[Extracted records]

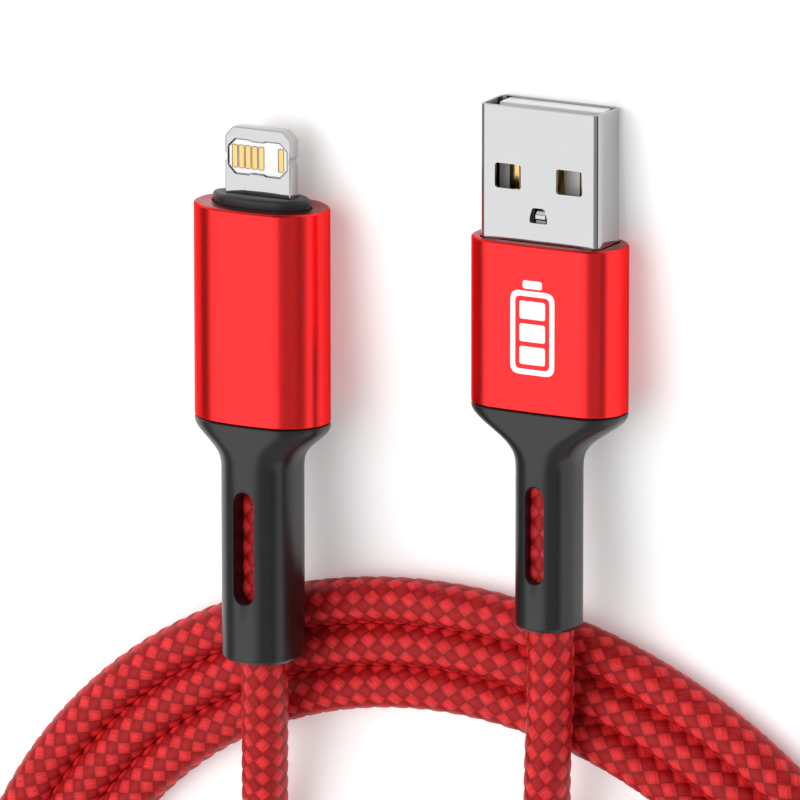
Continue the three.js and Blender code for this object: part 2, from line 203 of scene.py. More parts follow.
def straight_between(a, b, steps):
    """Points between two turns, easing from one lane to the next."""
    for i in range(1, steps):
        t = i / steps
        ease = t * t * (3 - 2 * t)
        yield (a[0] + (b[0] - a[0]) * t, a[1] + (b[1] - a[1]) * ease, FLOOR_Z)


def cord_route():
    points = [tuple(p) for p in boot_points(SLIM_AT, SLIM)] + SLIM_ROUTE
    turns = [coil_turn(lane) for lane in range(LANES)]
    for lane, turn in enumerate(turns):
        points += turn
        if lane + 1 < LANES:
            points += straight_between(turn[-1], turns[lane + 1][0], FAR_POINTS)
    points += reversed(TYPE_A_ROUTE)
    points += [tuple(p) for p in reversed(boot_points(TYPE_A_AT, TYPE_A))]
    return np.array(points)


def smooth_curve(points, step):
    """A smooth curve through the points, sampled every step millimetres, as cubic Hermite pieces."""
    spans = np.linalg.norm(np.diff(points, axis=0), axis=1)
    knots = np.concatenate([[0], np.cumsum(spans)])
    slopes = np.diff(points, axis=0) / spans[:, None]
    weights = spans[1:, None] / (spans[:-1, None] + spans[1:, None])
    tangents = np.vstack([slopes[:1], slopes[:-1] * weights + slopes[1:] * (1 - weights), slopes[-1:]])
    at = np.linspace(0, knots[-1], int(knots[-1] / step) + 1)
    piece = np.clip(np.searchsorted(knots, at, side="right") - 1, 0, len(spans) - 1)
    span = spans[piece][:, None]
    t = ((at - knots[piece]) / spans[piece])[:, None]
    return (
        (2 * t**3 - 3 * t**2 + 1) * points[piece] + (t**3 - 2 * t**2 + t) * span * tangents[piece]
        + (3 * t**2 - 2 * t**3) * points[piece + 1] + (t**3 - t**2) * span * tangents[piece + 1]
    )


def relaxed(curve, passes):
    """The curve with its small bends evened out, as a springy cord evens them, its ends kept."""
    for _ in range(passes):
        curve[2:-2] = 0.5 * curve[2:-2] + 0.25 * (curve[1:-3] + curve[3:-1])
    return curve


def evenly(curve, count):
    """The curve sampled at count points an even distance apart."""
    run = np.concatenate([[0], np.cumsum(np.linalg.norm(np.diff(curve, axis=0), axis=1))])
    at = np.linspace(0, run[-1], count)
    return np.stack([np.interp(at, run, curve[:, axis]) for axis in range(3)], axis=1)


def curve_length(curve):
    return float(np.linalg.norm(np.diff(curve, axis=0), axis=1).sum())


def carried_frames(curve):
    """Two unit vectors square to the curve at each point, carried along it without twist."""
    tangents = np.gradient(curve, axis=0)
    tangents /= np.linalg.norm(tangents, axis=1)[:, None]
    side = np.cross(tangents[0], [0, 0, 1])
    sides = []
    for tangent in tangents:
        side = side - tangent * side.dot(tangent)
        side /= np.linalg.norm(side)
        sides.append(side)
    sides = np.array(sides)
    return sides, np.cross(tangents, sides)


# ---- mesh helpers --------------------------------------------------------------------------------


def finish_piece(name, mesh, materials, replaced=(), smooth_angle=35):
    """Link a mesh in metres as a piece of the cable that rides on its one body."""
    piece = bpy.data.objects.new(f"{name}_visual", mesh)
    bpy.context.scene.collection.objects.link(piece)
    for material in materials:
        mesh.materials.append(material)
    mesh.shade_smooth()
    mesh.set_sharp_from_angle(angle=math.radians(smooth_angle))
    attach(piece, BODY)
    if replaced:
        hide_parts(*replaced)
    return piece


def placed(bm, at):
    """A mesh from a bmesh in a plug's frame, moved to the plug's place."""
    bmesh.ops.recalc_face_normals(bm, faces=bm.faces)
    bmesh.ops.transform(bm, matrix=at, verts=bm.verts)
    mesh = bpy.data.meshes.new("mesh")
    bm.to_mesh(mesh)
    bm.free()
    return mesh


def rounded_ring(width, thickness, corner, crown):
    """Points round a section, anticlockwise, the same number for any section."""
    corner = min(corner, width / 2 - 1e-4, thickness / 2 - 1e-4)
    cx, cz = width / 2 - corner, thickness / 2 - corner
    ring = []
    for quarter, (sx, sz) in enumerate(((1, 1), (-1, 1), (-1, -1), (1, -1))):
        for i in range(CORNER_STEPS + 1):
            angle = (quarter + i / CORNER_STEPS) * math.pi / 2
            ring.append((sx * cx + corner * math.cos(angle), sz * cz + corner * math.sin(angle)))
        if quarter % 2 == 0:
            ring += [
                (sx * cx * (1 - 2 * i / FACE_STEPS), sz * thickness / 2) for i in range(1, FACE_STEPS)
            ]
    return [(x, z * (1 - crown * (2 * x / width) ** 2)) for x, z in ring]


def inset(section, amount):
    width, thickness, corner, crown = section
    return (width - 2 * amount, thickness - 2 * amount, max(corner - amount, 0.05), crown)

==

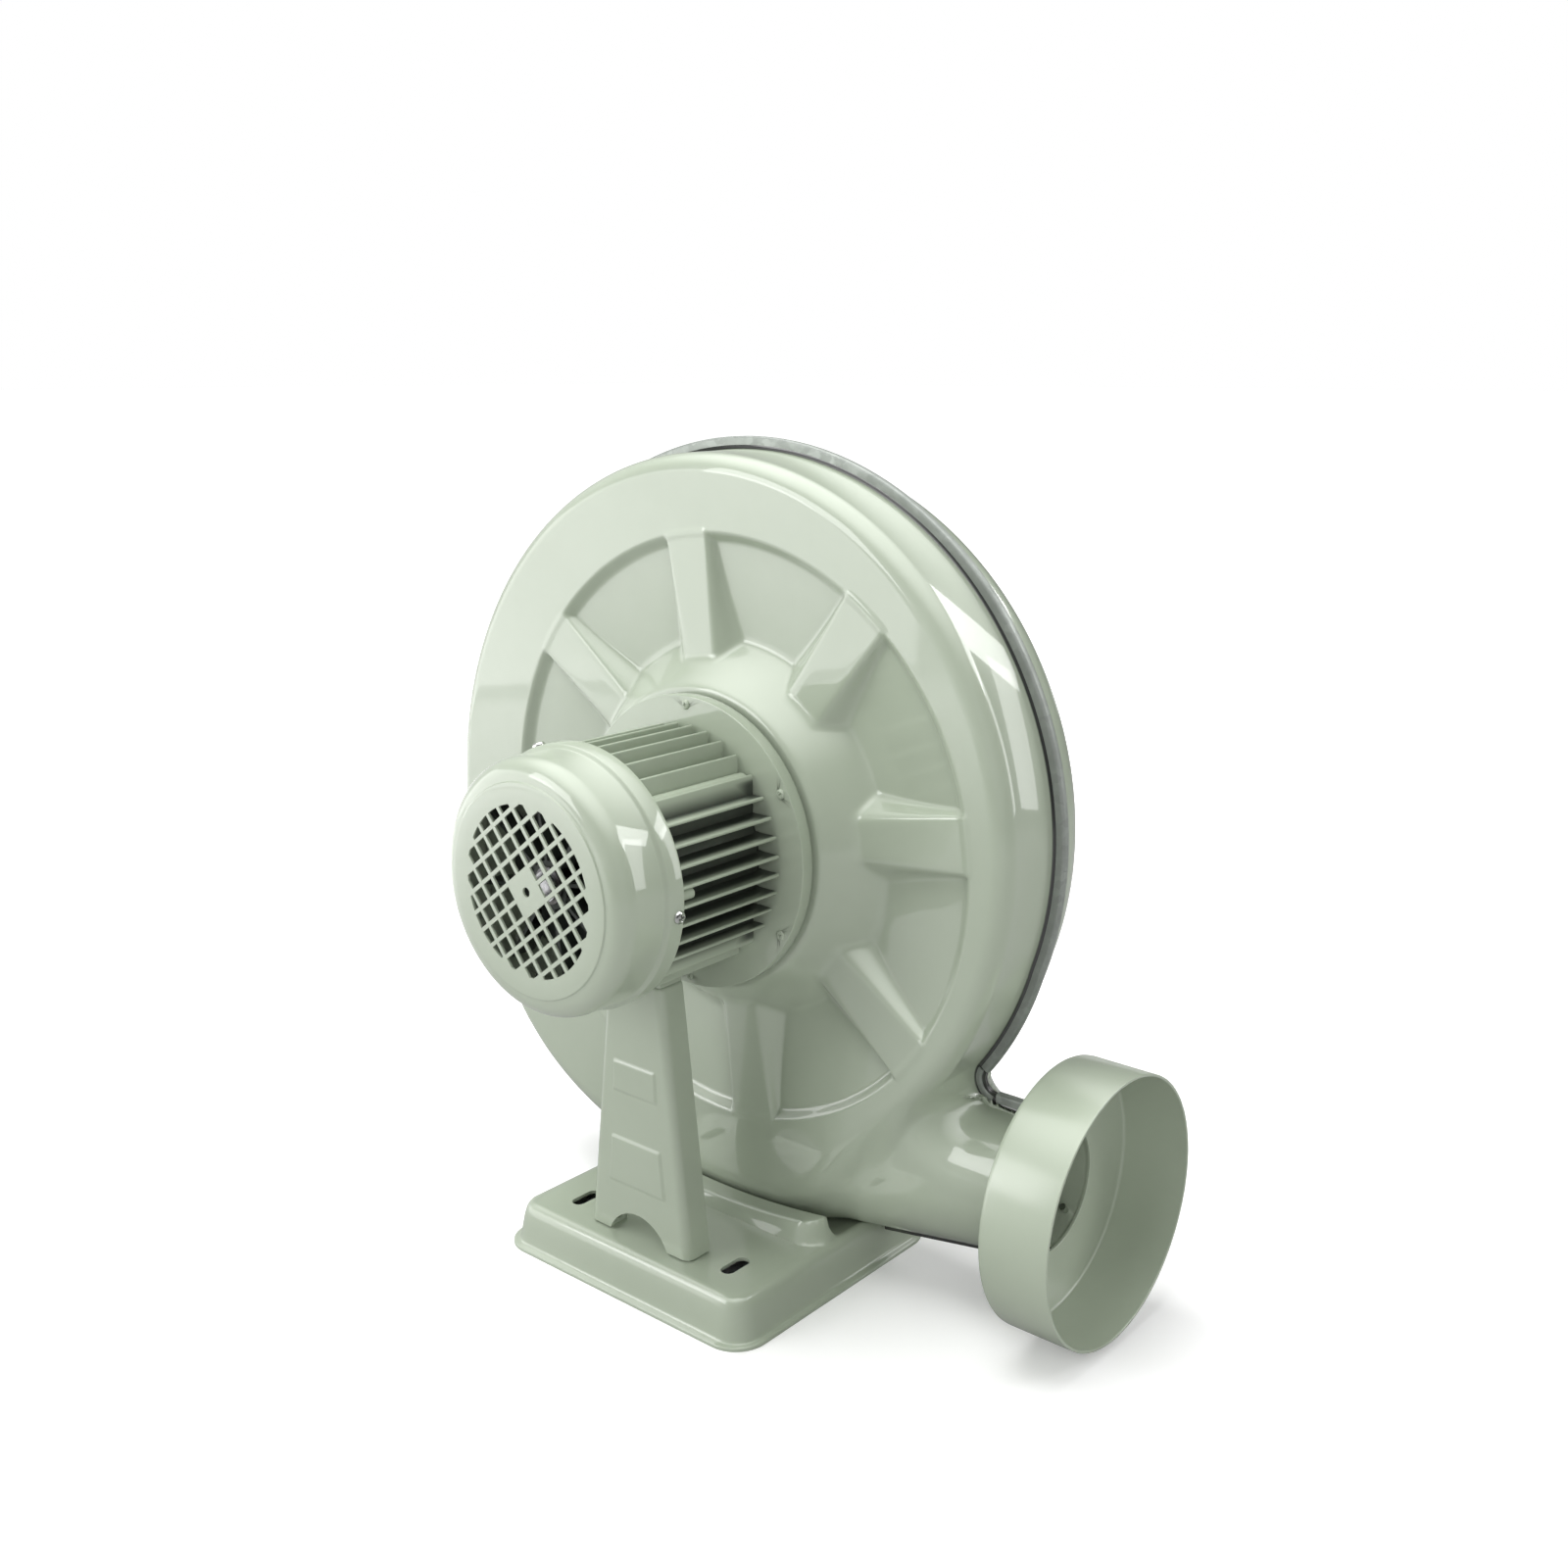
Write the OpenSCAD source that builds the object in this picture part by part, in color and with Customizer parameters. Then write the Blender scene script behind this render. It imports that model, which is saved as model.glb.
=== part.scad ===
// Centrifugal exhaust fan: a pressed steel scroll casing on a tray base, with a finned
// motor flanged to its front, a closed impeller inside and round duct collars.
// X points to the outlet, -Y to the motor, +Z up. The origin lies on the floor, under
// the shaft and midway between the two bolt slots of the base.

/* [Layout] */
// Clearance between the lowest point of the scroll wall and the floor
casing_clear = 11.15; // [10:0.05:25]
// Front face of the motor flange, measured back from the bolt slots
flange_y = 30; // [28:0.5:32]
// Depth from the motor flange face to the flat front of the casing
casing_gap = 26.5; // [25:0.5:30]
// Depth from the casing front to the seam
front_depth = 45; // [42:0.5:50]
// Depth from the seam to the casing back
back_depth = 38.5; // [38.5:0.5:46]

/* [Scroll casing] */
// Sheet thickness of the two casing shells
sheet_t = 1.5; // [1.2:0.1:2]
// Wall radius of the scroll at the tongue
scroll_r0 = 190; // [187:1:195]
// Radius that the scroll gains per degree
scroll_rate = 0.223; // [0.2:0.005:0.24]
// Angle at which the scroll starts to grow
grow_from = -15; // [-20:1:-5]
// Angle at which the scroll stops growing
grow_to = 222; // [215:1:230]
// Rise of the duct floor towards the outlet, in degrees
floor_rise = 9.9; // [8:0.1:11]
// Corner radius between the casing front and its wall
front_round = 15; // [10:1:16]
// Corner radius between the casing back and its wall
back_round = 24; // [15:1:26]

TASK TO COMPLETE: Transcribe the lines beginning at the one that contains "Continue the three.js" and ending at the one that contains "return np.array(points)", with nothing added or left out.

RESPONSE TO THIS TASK:
Continue the three.js and Blender code for this object: part 2, from line 203 of scene.py. More parts follow.
def straight_between(a, b, steps):
    """Points between two turns, easing from one lane to the next."""
    for i in range(1, steps):
        t = i / steps
        ease = t * t * (3 - 2 * t)
        yield (a[0] + (b[0] - a[0]) * t, a[1] + (b[1] - a[1]) * ease, FLOOR_Z)


def cord_route():
    points = [tuple(p) for p in boot_points(SLIM_AT, SLIM)] + SLIM_ROUTE
    turns = [coil_turn(lane) for lane in range(LANES)]
    for lane, turn in enumerate(turns):
        points += turn
        if lane + 1 < LANES:
            points += straight_between(turn[-1], turns[lane + 1][0], FAR_POINTS)
    points += reversed(TYPE_A_ROUTE)
    points += [tuple(p) for p in reversed(boot_points(TYPE_A_AT, TYPE_A))]
    return np.array(points)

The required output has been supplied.